Having no credit means that you do not have a credit history, and without a credit history, you cannot build credit. Unfortunately, most young people have no credit history. This makes it hard to open a credit card or get a loan. Luckily there are some ways to build credit when you are just starting out.
Become an authorized user on someone else’s credit card – You can apply to be an authorized user on a family member’s or friend’s credit card. This is the easiest way to establish credit. First, use the card regularly and make sure you keep track of how much you spend. Also, set up a payment plan with the card’s owner to ensure that you pay your debt on time. It is crucial that the card owner is responsible and has a good credit standing because their late payments on that card will appear on your credit history and make it difficult for you to establish good credit.
Apply for a secured credit card – To get approved for a secured credit card, you have to make a security deposit in the amount of your credit limit. So, basically, it is a prepaid card that you can use as a credit card. Your total debt and payment habits will build your credit history and credit score.

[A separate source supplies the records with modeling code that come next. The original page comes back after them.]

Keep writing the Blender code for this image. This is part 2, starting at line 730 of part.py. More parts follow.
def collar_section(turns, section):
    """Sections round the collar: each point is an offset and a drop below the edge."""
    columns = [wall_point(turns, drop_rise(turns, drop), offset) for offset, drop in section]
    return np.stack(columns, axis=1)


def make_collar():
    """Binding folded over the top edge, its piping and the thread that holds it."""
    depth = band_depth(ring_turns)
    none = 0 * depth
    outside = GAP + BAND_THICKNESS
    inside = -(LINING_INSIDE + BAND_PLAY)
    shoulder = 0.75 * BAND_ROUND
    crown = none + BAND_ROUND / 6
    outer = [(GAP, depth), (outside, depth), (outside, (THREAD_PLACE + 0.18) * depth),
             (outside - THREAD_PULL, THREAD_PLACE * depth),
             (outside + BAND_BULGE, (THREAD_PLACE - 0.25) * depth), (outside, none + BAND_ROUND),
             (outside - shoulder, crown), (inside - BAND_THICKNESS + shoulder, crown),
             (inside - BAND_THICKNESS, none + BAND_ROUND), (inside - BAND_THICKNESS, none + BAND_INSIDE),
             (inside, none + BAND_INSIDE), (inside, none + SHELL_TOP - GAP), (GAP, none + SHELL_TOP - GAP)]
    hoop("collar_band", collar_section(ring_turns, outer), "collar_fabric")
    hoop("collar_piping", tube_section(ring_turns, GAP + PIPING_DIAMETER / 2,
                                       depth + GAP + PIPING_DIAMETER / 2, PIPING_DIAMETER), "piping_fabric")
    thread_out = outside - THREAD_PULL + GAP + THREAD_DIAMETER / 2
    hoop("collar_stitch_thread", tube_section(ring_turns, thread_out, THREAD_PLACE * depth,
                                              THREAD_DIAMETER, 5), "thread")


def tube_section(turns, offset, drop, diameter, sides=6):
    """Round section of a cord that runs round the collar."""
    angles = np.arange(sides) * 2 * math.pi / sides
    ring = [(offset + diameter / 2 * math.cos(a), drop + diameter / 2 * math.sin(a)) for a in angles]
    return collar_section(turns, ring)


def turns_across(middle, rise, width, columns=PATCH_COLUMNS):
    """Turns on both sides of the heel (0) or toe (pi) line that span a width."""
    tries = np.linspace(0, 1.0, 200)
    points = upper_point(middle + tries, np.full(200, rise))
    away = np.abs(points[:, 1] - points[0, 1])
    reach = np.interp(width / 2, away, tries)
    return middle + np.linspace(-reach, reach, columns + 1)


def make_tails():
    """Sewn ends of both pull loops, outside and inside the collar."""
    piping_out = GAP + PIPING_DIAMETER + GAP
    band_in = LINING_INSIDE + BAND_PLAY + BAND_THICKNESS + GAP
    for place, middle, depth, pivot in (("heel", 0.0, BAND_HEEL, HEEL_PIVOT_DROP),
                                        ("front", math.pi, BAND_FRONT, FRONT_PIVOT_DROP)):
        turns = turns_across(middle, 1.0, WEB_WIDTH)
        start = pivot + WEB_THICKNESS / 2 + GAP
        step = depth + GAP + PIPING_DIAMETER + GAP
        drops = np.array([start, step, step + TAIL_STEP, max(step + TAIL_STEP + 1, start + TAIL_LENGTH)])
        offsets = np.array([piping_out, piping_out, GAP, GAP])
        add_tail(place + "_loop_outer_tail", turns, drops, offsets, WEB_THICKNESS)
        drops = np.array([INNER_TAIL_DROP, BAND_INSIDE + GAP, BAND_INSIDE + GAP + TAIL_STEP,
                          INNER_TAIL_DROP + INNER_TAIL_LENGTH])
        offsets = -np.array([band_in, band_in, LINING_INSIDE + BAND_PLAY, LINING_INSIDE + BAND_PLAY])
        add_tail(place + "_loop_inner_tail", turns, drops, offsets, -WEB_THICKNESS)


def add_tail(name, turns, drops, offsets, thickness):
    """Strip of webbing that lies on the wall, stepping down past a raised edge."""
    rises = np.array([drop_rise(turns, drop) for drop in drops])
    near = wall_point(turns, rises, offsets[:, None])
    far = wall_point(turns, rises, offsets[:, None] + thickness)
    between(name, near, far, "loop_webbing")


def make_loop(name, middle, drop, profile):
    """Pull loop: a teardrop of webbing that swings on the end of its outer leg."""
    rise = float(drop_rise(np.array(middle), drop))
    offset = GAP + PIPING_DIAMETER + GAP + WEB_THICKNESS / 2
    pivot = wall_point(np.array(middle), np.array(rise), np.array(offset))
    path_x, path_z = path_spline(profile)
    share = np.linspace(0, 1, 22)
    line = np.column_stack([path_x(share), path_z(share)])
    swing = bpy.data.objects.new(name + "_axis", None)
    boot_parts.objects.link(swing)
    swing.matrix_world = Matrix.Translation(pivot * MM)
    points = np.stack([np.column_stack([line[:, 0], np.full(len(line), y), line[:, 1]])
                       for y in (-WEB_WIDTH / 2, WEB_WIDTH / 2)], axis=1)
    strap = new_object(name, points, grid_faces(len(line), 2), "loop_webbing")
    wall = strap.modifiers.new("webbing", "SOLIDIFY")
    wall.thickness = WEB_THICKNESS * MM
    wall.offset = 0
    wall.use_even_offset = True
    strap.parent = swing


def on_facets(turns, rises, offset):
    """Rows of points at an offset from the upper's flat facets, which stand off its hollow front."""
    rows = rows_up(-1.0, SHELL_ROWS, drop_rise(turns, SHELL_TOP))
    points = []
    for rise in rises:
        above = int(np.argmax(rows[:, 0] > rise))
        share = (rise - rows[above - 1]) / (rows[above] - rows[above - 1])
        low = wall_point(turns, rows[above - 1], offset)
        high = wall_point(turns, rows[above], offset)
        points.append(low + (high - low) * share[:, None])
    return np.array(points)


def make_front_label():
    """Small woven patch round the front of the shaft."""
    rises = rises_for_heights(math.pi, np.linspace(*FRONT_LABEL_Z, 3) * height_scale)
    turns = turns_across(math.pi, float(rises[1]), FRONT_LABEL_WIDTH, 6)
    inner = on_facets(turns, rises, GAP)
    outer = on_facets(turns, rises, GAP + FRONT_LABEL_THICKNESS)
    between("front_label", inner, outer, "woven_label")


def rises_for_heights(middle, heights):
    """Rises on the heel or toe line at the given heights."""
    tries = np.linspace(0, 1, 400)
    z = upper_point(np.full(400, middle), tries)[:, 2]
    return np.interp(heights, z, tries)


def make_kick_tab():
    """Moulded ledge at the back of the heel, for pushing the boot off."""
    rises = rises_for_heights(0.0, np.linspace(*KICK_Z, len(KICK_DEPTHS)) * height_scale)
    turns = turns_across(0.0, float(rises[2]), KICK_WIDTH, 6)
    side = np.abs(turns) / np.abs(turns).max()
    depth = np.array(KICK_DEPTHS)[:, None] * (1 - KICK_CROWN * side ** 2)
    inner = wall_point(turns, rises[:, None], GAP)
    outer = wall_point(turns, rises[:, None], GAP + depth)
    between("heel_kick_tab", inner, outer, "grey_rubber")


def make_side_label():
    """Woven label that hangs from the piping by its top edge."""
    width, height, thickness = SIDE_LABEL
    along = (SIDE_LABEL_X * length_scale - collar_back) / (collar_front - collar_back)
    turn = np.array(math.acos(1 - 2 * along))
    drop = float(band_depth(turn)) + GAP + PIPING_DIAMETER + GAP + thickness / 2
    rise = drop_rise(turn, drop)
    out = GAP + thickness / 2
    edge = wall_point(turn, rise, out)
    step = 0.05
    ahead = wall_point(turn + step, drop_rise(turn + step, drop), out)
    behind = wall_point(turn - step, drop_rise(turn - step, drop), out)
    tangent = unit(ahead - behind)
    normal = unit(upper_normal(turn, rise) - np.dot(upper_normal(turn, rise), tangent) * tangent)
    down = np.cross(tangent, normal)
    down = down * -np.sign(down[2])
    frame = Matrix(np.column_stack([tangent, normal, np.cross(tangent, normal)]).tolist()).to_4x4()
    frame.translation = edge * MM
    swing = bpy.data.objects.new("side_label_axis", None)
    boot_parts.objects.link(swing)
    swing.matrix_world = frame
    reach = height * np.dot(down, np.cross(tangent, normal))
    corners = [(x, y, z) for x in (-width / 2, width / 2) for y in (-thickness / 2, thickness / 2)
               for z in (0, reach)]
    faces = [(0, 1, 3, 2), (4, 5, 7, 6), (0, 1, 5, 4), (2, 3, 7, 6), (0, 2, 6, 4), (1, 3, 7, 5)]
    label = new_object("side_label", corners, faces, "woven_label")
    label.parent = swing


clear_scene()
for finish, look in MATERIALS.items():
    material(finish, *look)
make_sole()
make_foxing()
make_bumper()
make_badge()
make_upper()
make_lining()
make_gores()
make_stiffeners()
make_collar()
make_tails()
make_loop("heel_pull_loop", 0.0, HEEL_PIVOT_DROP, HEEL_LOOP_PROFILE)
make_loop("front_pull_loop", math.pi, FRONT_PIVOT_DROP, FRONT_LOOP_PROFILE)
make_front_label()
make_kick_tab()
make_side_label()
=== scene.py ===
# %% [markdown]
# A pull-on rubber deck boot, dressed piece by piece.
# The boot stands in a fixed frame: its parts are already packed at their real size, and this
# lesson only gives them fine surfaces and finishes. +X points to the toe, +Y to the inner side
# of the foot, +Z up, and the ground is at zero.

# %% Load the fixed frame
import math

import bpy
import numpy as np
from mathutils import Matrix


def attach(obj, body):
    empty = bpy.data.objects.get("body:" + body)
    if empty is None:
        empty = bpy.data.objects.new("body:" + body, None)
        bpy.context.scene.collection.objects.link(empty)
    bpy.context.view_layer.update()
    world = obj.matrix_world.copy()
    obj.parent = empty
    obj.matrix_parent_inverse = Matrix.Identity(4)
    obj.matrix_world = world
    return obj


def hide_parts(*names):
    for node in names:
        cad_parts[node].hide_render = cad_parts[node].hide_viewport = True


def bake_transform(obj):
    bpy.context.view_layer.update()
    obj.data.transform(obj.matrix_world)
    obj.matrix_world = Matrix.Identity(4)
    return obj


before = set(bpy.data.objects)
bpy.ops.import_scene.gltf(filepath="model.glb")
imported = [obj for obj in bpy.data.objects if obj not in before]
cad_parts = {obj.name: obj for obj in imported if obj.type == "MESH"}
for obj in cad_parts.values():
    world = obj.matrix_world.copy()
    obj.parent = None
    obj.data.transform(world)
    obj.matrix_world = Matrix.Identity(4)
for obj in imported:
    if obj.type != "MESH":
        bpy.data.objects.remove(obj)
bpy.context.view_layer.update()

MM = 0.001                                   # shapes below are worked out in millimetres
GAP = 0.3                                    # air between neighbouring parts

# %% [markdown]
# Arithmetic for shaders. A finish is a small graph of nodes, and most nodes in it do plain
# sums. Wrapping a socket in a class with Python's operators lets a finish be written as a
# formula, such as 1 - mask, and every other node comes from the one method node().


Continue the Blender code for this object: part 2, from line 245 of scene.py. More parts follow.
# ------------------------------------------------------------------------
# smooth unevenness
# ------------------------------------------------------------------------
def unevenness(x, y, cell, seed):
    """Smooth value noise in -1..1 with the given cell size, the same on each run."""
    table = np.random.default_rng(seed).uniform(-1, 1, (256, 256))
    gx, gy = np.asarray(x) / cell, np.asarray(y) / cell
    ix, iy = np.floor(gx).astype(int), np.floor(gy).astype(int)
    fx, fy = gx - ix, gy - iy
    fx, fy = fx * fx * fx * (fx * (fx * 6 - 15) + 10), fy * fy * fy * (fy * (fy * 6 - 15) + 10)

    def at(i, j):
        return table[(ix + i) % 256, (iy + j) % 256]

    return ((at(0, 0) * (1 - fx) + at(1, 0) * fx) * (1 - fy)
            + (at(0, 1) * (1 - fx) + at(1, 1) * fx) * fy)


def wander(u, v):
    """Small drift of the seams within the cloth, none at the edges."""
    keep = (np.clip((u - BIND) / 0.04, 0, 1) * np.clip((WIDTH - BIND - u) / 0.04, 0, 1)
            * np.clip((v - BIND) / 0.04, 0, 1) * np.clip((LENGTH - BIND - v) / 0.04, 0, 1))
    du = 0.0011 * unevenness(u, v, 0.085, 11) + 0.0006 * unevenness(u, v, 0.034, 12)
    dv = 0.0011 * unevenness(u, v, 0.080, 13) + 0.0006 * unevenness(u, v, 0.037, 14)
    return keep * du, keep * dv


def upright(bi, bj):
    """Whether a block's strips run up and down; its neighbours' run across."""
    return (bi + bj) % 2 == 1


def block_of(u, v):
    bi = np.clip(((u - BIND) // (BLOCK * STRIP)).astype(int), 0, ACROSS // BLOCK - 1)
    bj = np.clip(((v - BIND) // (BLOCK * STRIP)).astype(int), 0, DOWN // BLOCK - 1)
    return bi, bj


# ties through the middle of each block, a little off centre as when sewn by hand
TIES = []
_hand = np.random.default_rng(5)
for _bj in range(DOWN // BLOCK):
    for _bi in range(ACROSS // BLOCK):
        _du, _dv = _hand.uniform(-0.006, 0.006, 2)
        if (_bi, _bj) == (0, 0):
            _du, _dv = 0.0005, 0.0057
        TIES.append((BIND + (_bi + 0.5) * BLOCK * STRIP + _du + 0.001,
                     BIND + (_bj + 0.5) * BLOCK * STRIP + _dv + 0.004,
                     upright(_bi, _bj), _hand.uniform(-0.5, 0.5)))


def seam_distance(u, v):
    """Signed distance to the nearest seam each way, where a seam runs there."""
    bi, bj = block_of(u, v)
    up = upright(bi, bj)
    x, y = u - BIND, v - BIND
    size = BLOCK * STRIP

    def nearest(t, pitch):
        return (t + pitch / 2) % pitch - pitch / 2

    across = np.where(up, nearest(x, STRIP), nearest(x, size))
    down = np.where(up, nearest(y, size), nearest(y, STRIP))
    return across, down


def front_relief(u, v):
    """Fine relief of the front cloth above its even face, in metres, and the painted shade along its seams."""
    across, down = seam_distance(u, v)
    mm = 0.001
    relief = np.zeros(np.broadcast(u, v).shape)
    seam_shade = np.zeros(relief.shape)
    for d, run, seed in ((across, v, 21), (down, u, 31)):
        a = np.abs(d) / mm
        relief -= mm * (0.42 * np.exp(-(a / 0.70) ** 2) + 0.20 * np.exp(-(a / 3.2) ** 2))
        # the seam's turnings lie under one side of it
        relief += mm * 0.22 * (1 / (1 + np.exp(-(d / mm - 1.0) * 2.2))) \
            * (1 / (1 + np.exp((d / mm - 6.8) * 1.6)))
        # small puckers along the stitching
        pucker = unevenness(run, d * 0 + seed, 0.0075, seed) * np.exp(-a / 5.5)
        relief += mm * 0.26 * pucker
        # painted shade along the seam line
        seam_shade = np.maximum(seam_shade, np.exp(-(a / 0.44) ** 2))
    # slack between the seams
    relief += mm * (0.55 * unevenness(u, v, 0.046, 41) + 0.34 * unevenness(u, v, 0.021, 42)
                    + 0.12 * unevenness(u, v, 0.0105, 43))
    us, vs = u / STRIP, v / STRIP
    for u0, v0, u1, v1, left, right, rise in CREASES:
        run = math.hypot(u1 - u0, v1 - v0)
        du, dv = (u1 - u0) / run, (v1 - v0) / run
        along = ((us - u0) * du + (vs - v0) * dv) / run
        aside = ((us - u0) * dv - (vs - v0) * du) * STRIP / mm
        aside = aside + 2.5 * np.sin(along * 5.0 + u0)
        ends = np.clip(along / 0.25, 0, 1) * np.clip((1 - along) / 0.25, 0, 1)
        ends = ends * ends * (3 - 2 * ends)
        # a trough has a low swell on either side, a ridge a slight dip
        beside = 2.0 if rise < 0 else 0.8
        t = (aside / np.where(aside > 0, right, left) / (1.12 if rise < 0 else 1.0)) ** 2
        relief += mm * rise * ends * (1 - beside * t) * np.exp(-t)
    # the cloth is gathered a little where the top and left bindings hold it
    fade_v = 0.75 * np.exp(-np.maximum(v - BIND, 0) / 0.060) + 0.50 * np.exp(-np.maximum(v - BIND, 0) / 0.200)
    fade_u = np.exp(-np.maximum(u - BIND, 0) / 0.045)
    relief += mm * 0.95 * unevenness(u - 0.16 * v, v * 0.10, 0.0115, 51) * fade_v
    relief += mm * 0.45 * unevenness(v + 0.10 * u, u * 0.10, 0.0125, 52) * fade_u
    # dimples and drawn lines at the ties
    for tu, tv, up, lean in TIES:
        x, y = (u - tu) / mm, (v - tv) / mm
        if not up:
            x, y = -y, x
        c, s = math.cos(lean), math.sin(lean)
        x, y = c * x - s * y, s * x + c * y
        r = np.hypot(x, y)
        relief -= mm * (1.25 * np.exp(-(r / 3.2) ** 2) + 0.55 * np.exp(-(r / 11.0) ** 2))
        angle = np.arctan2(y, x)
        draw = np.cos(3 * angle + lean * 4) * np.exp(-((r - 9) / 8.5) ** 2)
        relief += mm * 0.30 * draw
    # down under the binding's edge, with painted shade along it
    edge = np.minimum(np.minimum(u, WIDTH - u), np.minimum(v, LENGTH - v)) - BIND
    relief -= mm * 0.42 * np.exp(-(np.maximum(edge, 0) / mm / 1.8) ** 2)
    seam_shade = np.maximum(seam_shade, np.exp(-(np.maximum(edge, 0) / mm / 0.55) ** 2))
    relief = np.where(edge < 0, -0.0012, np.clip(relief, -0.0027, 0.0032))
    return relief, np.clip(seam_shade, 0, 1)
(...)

Request credit for utility and rent payments – Another way to build credit is to ask your utility company and landlord to report your payment history to the 3 credit bureaus. This will help you start building your credit history.
A good credit score can save you a lot of money. It will help you qualify for lower interest rates and better terms on car loans and mortgages. It might also lower your insurance rates and even get you approved for your dream rental apartment.
Realizing that your credit score can significantly impact your financial future, you must establish and maintain impeccable credit habits at all times. This means always paying your bills on time, not opening too many credit cards, keeping a low credit utilization ratio, and regularly monitoring your credit scores and credit reports at all 3 credit bureaus.
An excellent credit score is what everyone should be striving for. Remember that scores fluctuate. As long as you keep it in a healthy range, your credit score will make your financial life a lot easier.